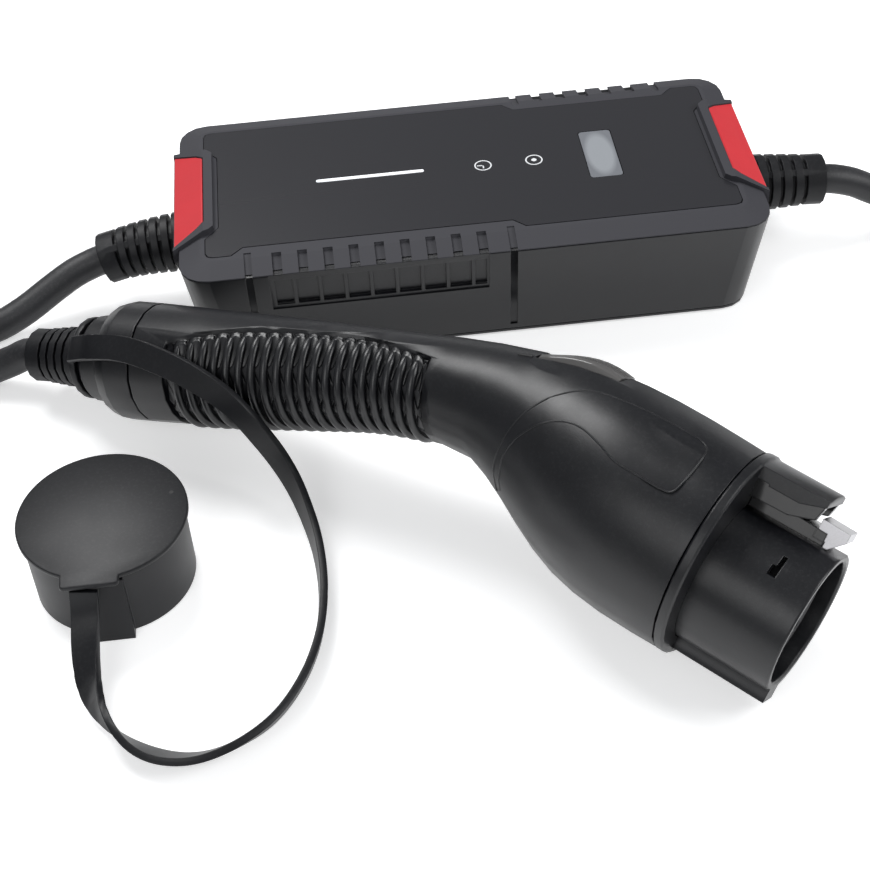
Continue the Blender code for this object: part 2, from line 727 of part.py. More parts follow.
def end_trim(name, side, growth, look):
    """The coloured strip over one end, or its seat when it is grown by a clearance."""
    rise = BEZEL_RISE - TRIM_RECESS
    crest = RIM_HALF_LENGTH - 1.0
    inner = TRIM_INNER_X - growth
    outer = TRIM_OUTER_X if look else BEZEL_OUTER_X + 2
    skin = TRIM_THICKNESS + growth
    top = rise if look else rise + 3
    profile = [(inner, end_slope(crest, top)), (crest + 0.4, end_slope(crest, top)), (outer, end_slope(outer, top)),
               (outer, end_slope(outer, rise - skin)), (inner, end_slope(crest, rise - skin))]
    strip = side_prism(name, [(side * x, z) for x, z in profile], -40, 40, look)
    flare = TRIM_FLARE * (outer - TRIM_INNER_X - 2.5) / (TRIM_OUTER_X - TRIM_INNER_X - 2.5)
    outline = bezel_outline(side, inner, outer, TRIM_HALF + growth, flare)
    keep_common(strip, prism(f"{name}_plan", outline, 30, 55))
    return strip


def housing_seal():
    seal = prism("housing_seal", wall_at(SPLIT_HEIGHT, SEAL_INSET - SEAL_WIDTH / 2),
                 SPLIT_HEIGHT - SEAL_DEPTH + GAP, SPLIT_HEIGHT, rubber())
    cut(seal, prism("seal_core", wall_at(SPLIT_HEIGHT, SEAL_INSET + SEAL_WIDTH / 2), 0, SPLIT_HEIGHT + 2))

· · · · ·

▶ **Set exercise**:
Repeat the lines above exactly.

▶ **Answer to the problem**:
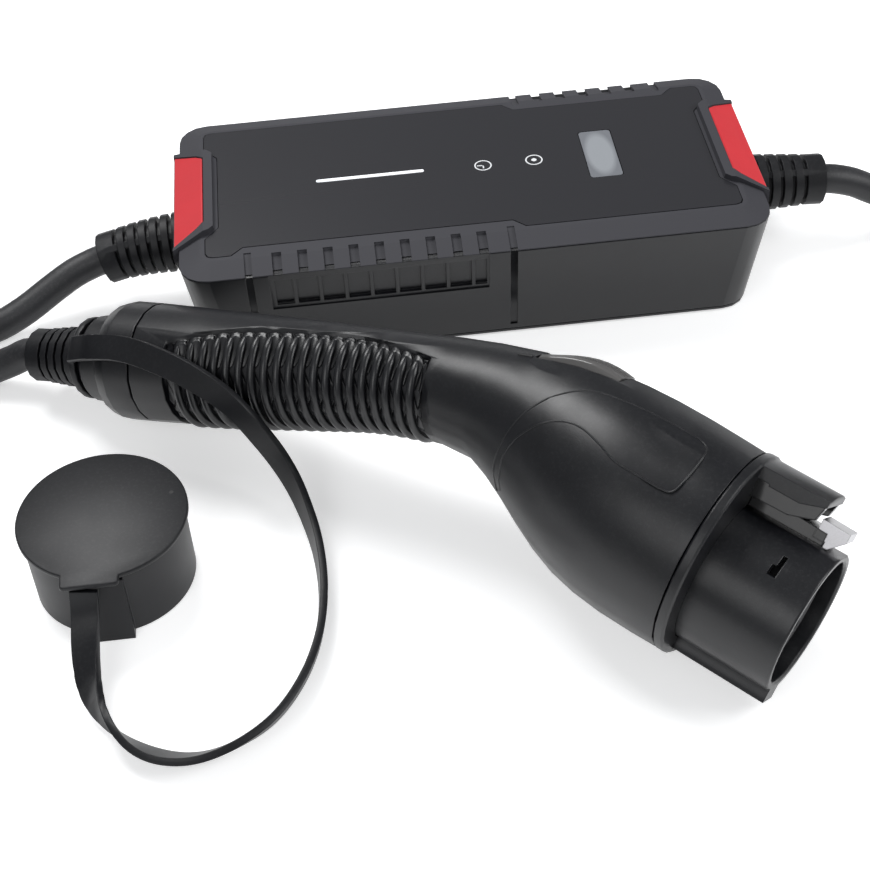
Continue the Blender code for this object: part 2, from line 727 of part.py. More parts follow.
def end_trim(name, side, growth, look):
    """The coloured strip over one end, or its seat when it is grown by a clearance."""
    rise = BEZEL_RISE - TRIM_RECESS
    crest = RIM_HALF_LENGTH - 1.0
    inner = TRIM_INNER_X - growth
    outer = TRIM_OUTER_X if look else BEZEL_OUTER_X + 2
    skin = TRIM_THICKNESS + growth
    top = rise if look else rise + 3
    profile = [(inner, end_slope(crest, top)), (crest + 0.4, end_slope(crest, top)), (outer, end_slope(outer, top)),
               (outer, end_slope(outer, rise - skin)), (inner, end_slope(crest, rise - skin))]
    strip = side_prism(name, [(side * x, z) for x, z in profile], -40, 40, look)
    flare = TRIM_FLARE * (outer - TRIM_INNER_X - 2.5) / (TRIM_OUTER_X - TRIM_INNER_X - 2.5)
    outline = bezel_outline(side, inner, outer, TRIM_HALF + growth, flare)
    keep_common(strip, prism(f"{name}_plan", outline, 30, 55))
    return strip


def housing_seal():
    seal = prism("housing_seal", wall_at(SPLIT_HEIGHT, SEAL_INSET - SEAL_WIDTH / 2),
                 SPLIT_HEIGHT - SEAL_DEPTH + GAP, SPLIT_HEIGHT, rubber())
    cut(seal, prism("seal_core", wall_at(SPLIT_HEIGHT, SEAL_INSET + SEAL_WIDTH / 2), 0, SPLIT_HEIGHT + 2))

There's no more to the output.